What is being asked:
Repeat exactly each line of the data provided below.

Source material:
^^^^
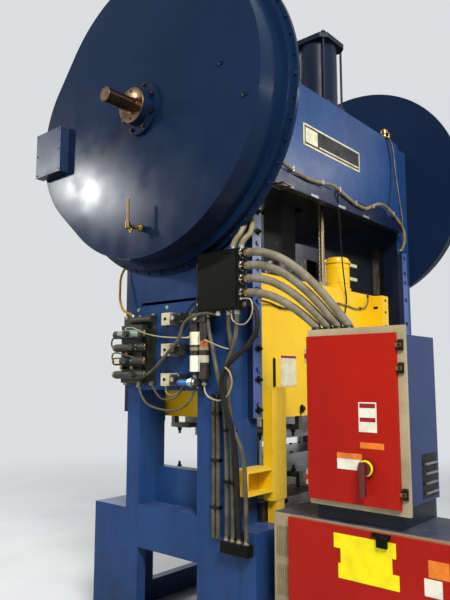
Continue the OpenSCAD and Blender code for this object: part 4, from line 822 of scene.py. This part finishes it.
@shape("frame", [zinc, brass, green_enamel, coil_ivory])
def bank_trim(bm):
    for y in (120, 250, 380):
        for z in (1560, 1990):
            bolt(bm, (-1234, y, z), LEFT, 13)
    for z in (1612, 1698, 1785, 1871):
        for y in (112, 388):
            lathe(bm, (-1310, y, z), (0, 1 if y > 250 else -1, 0), [(-6, 24), (16, 24), (19, 20)], 6, 1)
        screw(bm, (-1336, 215, z), LEFT, 6)
    for y in (-270, 0, 270):
        for z in (1540, 2036):
            bolt(bm, (-1224, y, z), LEFT, 13)
    # A pale green sleeve on the top valve, ivory tags and brass silencers below
    rod(bm, (-1310, 150, 1871), (-1310, 352, 1871), 28.5, 32, 2)
    for y, z in ((168, 1785), (326, 1698), (176, 1612)):
        block(bm, (-1341, y, z - 15), (-1334, y + 44, z + 15), 3)
    for y, z in ((250, 1742), (300, 1656), (200, 1656)):
        rod(bm, (-1300, y, z), (-1336, y, z), 9, 16, 1)
        lathe(bm, (-1334, y, z), LEFT, [(0, 13), (9, 13)], 6, 1)


@shape("frame", [olive_sheath, dark_bolt], bevel=1.0)
def upright_conduits(bm):
    for y in (-406, -440):
        rod(bm, (-1232, y, 700), (-1232, y, 1480), 12)
        lathe(bm, (-1232, y, 1472), UP, [(0, 16), (22, 16), (26, 13)], 6, 1)
    for z in (1380, 1120, 860):
        block(bm, (-1247, -456, z), (UPRIGHT_X, -390, z + 16), 1)

# Gear guards


def drum_route(extra, count):
    """Points spaced round a guard's outline, in Y and Z."""
    reach = math.hypot(BULGE_BACK, BULGE_DROP)
    lean = math.atan2(-BULGE_DROP, BULGE_BACK)
    spread = math.acos((GUARD_R - BULGE_R) / reach)

    def arc(y, z, radius, start_at, turn, steps):
        angles = (start_at + turn * k / steps for k in range(steps + 1))
        return [(y + radius * math.cos(a), z + radius * math.sin(a)) for a in angles]

    def straight(near, far):
        return [tuple(p + (q - p) * k / 40 for p, q in zip(near, far)) for k in range(1, 40)]

    drum = arc(0, 0, GUARD_R + extra, lean + spread, 2 * math.pi - 2 * spread, 400)[:-1]
    bulge = arc(BULGE_BACK, -BULGE_DROP, BULGE_R + extra, lean - spread, 2 * spread, 240)
    line = drum + straight(drum[-1], bulge[0]) + bulge + straight(bulge[-1], drum[0])
    run = [0.0]
    for p, q in zip(line, line[1:] + line[:1]):
        run.append(run[-1] + math.dist(p, q))
    out, k = [], 0
    for i in range(count):
        while run[k + 1] < run[-1] * i / count:
            k += 1
        out.append(line[k])
    return out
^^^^
Finished exercise:
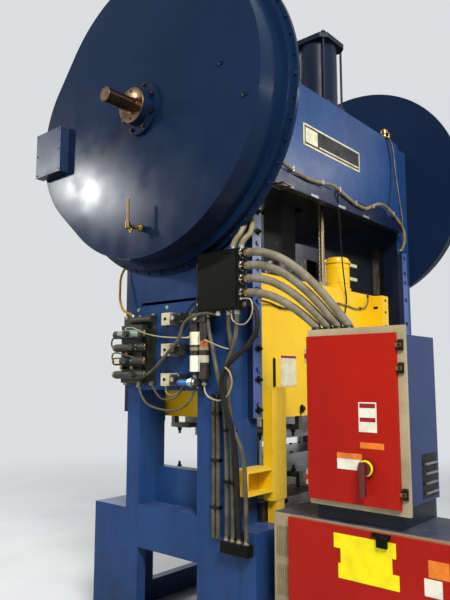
Continue the OpenSCAD and Blender code for this object: part 4, from line 822 of scene.py. This part finishes it.
@shape("frame", [zinc, brass, green_enamel, coil_ivory])
def bank_trim(bm):
    for y in (120, 250, 380):
        for z in (1560, 1990):
            bolt(bm, (-1234, y, z), LEFT, 13)
    for z in (1612, 1698, 1785, 1871):
        for y in (112, 388):
            lathe(bm, (-1310, y, z), (0, 1 if y > 250 else -1, 0), [(-6, 24), (16, 24), (19, 20)], 6, 1)
        screw(bm, (-1336, 215, z), LEFT, 6)
    for y in (-270, 0, 270):
        for z in (1540, 2036):
            bolt(bm, (-1224, y, z), LEFT, 13)
    # A pale green sleeve on the top valve, ivory tags and brass silencers below
    rod(bm, (-1310, 150, 1871), (-1310, 352, 1871), 28.5, 32, 2)
    for y, z in ((168, 1785), (326, 1698), (176, 1612)):
        block(bm, (-1341, y, z - 15), (-1334, y + 44, z + 15), 3)
    for y, z in ((250, 1742), (300, 1656), (200, 1656)):
        rod(bm, (-1300, y, z), (-1336, y, z), 9, 16, 1)
        lathe(bm, (-1334, y, z), LEFT, [(0, 13), (9, 13)], 6, 1)


@shape("frame", [olive_sheath, dark_bolt], bevel=1.0)
def upright_conduits(bm):
    for y in (-406, -440):
        rod(bm, (-1232, y, 700), (-1232, y, 1480), 12)
        lathe(bm, (-1232, y, 1472), UP, [(0, 16), (22, 16), (26, 13)], 6, 1)
    for z in (1380, 1120, 860):
        block(bm, (-1247, -456, z), (UPRIGHT_X, -390, z + 16), 1)

# Gear guards


def drum_route(extra, count):
    """Points spaced round a guard's outline, in Y and Z."""
    reach = math.hypot(BULGE_BACK, BULGE_DROP)
    lean = math.atan2(-BULGE_DROP, BULGE_BACK)
    spread = math.acos((GUARD_R - BULGE_R) / reach)

    def arc(y, z, radius, start_at, turn, steps):
        angles = (start_at + turn * k / steps for k in range(steps + 1))
        return [(y + radius * math.cos(a), z + radius * math.sin(a)) for a in angles]

    def straight(near, far):
        return [tuple(p + (q - p) * k / 40 for p, q in zip(near, far)) for k in range(1, 40)]

    drum = arc(0, 0, GUARD_R + extra, lean + spread, 2 * math.pi - 2 * spread, 400)[:-1]
    bulge = arc(BULGE_BACK, -BULGE_DROP, BULGE_R + extra, lean - spread, 2 * spread, 240)
    line = drum + straight(drum[-1], bulge[0]) + bulge + straight(bulge[-1], drum[0])
    run = [0.0]
    for p, q in zip(line, line[1:] + line[:1]):
        run.append(run[-1] + math.dist(p, q))
    out, k = [], 0
    for i in range(count):
        while run[k + 1] < run[-1] * i / count:
            k += 1
        out.append(line[k])
    return out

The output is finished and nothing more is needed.